Los pobladores originarios de la zona eran gentes de la cumbre y su idiosincrasia ha permeado el talante del lugar. El cumbrero desde su atalaya observa los confines de la tierra y no se deja inmutar por las mareas que baten la costa. Ni le llega el ruido de los cantos rodados o de sirena ni le interesa, como tampoco le interesa, tradicionalmente, el pescado que venden abajo a menos que venga en salazón. Desconfía, pero también ayuda al vecino si puede, que los inviernos arriba son duros y las lecciones del campo se traen sabidas y no se olvidan así como así. Una de ellas es la de saber estar a las duras y a las maduras, una resignación práctica que no tiene tanto de rendición como de aceptación sosegada de los ciclos y de saber que cuando no es tiempo de una cosa lo es de otra, lo cual ayuda bastante a dirigir bien los esfuerzos y no perder el tino. Porque un agricultor que se dedica a escribir poemas al rocío de la mañana invocando al agua en vez de limpiar la acequia para cuando llueva se arriesga a perder la cosecha futura. Por no hablar de la depresión que vendrá después, el reverso tenebroso de la misma fuerza que le llevó a escribir los poemas y que acecha a los incautos ante cada gaje del vivir. Debe ser por esto que las gentes del campo, sabias y cultas en lo suyo, tienen el lirismo limitado a las canciones aprendidas de sus mayores y la imaginación reservada para improvisar versos cuando toca cantar y lucirse en las fiestas.

No suelo tener pesadillas, pero uno de los sueños más desasosegantes y recurrentes que recuerdo es  uno en que empiezo subiendo la calle Mayor de Gracia en Barcelona buscando una dulcería para acabar desnortada y confusa en Schamann sin saber dónde había dejado el coche. Supongo que el sueño me alertaba de lo que me esperaba allí: estrecheces, tanto materiales como de miras, sin una pizca de realismo mágico que llevarme al magín, sólo la realidad dura de la lucha por mantener la dignidad. Sin cosmética ni artificios, sí, pero también sin fantasía y sin ángel. La aspereza de esos años justificó de sobras la inquietud que el sueño me producía. Había que estar alerta y no perderse, ni perder el vehículo de mi libertad, que no era otro que la fantasía creadora, no el Polo maltrecho que conducía entonces. Con el tiempo cambié de coche y de lugar de trabajo, pero la deuda con ese banco me mantenía anclada en el recuerdo de un pasado poco grato.

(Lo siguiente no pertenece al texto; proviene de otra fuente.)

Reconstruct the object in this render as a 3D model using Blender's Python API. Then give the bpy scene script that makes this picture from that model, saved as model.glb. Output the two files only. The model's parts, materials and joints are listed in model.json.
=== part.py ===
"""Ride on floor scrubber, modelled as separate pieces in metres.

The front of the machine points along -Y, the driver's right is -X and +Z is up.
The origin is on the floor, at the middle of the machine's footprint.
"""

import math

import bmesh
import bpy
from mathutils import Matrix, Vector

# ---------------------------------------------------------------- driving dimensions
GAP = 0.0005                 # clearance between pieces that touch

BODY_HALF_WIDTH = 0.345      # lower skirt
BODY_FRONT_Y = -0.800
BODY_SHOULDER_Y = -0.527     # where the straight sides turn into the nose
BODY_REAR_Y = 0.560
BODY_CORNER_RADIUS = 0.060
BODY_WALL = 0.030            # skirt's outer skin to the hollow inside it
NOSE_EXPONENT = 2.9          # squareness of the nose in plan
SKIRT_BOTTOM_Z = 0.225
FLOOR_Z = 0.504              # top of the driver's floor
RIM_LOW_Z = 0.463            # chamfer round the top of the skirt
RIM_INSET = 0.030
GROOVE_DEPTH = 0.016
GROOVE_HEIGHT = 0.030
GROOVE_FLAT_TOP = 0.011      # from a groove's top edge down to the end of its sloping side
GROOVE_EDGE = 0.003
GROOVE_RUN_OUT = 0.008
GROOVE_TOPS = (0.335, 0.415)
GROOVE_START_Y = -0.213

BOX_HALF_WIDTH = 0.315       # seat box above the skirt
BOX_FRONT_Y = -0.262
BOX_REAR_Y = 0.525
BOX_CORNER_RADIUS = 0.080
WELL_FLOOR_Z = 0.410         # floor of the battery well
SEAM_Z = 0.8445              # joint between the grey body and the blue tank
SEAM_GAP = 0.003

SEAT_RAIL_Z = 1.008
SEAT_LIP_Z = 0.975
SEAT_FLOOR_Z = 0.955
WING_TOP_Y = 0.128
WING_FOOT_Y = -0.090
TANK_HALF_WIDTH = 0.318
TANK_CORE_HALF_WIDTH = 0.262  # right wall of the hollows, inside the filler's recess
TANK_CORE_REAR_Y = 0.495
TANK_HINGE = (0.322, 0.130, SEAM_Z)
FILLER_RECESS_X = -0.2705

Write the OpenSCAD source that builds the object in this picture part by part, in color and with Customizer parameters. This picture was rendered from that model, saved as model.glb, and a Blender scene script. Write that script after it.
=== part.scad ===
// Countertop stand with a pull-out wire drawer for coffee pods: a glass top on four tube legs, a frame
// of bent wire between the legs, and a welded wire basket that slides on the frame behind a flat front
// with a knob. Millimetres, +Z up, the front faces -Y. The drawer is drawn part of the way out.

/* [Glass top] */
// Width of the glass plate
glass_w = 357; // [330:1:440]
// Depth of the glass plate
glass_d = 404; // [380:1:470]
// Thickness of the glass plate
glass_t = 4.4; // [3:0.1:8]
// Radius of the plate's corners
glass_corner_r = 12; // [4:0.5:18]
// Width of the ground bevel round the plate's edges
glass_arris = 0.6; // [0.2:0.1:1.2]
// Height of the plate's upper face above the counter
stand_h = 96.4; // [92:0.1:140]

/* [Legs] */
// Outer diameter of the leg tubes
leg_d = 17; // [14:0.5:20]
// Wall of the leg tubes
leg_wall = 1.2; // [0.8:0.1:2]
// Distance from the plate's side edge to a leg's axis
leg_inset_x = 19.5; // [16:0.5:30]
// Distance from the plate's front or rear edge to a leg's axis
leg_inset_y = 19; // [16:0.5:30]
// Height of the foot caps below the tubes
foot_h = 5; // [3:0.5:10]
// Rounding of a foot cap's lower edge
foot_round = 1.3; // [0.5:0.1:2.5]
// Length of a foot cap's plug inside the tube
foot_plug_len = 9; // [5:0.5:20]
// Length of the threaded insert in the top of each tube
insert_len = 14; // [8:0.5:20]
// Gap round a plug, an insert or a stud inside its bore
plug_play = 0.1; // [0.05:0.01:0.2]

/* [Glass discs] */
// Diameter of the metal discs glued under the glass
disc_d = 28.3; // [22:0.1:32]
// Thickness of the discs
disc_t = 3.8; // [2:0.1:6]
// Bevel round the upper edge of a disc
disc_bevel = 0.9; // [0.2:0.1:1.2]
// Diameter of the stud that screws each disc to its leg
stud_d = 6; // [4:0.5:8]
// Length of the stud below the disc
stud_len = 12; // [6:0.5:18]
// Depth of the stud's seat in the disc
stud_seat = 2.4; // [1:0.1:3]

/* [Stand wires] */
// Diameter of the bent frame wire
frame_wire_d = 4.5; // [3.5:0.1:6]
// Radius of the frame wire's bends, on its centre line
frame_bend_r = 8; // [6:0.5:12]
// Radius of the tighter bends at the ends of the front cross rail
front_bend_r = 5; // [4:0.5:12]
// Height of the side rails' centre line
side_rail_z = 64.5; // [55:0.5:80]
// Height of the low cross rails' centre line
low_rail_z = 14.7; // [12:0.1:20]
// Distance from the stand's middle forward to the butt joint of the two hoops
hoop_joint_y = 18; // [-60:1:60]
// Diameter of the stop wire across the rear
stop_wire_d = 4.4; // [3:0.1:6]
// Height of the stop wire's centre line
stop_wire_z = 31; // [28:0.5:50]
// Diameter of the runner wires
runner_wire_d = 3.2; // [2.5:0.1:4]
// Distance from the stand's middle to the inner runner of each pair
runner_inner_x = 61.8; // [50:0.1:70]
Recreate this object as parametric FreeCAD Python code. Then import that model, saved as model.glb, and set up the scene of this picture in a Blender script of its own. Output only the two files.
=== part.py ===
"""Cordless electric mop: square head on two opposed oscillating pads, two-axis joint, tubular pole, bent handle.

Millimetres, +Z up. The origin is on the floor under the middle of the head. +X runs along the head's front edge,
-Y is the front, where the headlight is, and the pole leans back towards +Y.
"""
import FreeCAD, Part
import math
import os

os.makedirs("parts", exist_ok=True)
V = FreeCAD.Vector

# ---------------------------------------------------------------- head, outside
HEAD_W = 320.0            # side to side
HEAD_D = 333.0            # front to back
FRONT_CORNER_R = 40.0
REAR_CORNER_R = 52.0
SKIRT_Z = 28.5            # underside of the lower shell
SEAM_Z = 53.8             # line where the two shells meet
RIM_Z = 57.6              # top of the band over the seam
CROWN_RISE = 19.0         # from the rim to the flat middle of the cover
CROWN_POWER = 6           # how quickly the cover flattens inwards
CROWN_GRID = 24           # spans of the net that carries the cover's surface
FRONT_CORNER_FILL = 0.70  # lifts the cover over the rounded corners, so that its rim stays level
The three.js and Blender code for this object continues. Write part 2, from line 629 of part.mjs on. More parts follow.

Hoy ya puedo empezar a reconciliarme con esa memoria y con un barrio que no se merece el estigma de su callejero. El hombre del campo que hizo su casa en la Ciudad Alta poco o nada tiene que ver con el costumbrismo paleto que recreó Galdós en las obras y personajes que dan nombre a muchas de sus calles. Guanarteme se llevó a los héroes de los Episodios Nacionales, pero Pedro Infinito, el cabalista loco que nunca existió, le da nombre a la calle principal del barrio más cabal y menos dado a chifladuras de toda la ciudad. Menos mal que les dejaron a Agustina de Aragón, que sin ser un personaje galdosiano viene a compensar tanto despropósito en un alarde de resistencia heroica. Por algo la habrán puesto ahí, quiero creer que por justicia poética.